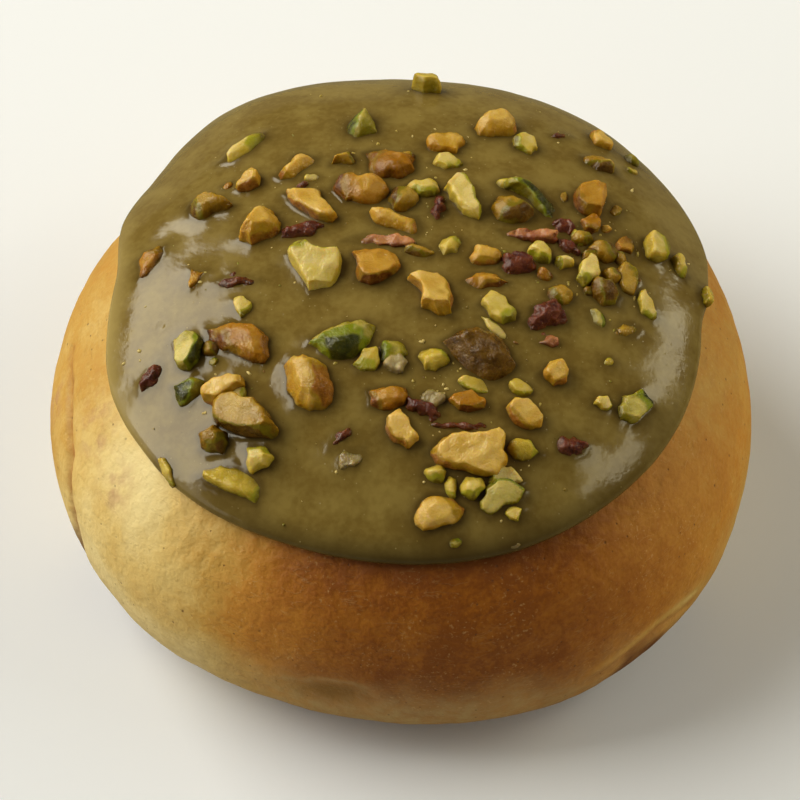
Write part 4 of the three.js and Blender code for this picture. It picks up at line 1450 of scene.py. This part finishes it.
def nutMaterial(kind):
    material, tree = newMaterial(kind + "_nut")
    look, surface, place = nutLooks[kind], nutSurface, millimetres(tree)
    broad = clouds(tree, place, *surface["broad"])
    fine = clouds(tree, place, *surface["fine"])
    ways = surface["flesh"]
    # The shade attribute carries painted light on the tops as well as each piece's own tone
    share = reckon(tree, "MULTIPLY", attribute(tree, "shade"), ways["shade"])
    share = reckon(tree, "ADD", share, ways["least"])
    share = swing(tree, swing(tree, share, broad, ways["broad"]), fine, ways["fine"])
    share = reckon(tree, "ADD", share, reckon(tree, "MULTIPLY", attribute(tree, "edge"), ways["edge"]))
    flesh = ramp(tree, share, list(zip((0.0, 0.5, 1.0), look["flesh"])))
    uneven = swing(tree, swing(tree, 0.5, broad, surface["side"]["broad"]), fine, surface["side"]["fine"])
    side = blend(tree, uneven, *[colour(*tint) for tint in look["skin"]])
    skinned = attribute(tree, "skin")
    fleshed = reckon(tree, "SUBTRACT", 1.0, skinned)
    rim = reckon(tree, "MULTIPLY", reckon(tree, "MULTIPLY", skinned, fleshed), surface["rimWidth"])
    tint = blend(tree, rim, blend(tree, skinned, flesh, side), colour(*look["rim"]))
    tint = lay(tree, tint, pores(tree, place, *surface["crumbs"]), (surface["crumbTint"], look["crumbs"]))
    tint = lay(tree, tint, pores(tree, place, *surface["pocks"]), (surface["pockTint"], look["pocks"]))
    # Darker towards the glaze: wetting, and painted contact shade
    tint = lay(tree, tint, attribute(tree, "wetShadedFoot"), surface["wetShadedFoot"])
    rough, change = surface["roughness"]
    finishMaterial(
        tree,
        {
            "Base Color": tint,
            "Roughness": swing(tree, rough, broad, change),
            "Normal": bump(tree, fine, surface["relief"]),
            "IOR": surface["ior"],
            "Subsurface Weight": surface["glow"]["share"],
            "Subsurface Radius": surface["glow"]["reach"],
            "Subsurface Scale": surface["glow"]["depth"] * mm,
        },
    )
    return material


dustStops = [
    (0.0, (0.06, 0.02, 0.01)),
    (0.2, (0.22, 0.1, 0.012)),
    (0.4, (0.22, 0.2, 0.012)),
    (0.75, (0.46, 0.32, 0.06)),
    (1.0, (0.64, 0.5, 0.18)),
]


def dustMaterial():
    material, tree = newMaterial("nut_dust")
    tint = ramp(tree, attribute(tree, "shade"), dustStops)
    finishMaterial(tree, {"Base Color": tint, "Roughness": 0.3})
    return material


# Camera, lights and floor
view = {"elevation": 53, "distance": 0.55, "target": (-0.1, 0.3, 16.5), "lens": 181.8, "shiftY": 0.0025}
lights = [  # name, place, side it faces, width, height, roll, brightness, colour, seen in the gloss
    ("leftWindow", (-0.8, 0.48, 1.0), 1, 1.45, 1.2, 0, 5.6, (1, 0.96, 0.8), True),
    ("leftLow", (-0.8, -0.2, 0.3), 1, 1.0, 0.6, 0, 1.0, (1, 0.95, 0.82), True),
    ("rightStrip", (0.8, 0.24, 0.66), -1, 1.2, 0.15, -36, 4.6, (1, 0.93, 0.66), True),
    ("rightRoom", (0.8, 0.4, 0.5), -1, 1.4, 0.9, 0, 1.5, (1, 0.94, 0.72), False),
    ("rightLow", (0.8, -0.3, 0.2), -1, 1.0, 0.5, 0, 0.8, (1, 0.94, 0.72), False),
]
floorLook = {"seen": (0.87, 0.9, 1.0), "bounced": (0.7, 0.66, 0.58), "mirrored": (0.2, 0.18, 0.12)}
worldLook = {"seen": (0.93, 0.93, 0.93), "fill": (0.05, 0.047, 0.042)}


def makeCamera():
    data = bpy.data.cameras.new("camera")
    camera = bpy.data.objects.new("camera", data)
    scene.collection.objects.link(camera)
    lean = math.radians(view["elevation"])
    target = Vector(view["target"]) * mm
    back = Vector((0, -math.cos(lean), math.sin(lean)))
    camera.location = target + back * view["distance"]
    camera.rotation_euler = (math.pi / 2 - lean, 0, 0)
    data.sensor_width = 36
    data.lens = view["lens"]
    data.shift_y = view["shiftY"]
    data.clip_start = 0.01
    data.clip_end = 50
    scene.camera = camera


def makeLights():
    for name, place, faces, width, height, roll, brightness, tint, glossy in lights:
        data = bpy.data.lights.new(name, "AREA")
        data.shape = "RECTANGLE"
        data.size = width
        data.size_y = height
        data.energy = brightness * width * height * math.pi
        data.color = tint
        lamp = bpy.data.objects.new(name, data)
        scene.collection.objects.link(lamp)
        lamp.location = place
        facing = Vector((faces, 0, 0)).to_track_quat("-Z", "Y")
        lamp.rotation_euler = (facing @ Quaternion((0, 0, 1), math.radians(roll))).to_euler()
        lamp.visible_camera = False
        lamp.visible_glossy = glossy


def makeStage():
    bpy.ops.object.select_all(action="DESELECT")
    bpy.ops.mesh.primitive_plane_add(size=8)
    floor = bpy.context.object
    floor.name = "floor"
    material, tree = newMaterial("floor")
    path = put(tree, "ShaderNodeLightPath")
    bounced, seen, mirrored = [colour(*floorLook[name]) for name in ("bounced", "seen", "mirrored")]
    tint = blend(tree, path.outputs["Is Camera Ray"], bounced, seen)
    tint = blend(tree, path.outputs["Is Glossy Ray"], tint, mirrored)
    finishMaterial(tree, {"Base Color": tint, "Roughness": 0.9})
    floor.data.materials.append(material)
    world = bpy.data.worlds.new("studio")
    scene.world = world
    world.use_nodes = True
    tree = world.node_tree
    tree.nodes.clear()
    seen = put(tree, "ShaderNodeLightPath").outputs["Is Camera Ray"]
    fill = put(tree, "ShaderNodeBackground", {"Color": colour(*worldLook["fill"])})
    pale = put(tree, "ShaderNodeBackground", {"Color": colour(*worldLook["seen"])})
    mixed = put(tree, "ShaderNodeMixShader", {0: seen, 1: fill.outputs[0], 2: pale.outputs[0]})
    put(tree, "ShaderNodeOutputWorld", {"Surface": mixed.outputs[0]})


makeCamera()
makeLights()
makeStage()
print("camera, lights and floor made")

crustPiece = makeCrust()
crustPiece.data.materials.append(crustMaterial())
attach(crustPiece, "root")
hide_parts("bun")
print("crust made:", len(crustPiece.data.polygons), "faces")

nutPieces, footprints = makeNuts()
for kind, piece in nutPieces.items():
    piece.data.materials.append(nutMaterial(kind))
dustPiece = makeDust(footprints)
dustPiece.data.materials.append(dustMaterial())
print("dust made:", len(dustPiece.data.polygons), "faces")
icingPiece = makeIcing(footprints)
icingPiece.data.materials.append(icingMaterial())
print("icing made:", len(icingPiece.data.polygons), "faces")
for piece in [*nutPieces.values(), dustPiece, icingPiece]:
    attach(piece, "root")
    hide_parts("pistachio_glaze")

****

Problem statement
Scan the data above and copy every line with "crustPiece" in it.

Full response
crustPiece = makeCrust()
crustPiece.data.materials.append(crustMaterial())
attach(crustPiece, "root")
print("crust made:", len(crustPiece.data.polygons), "faces")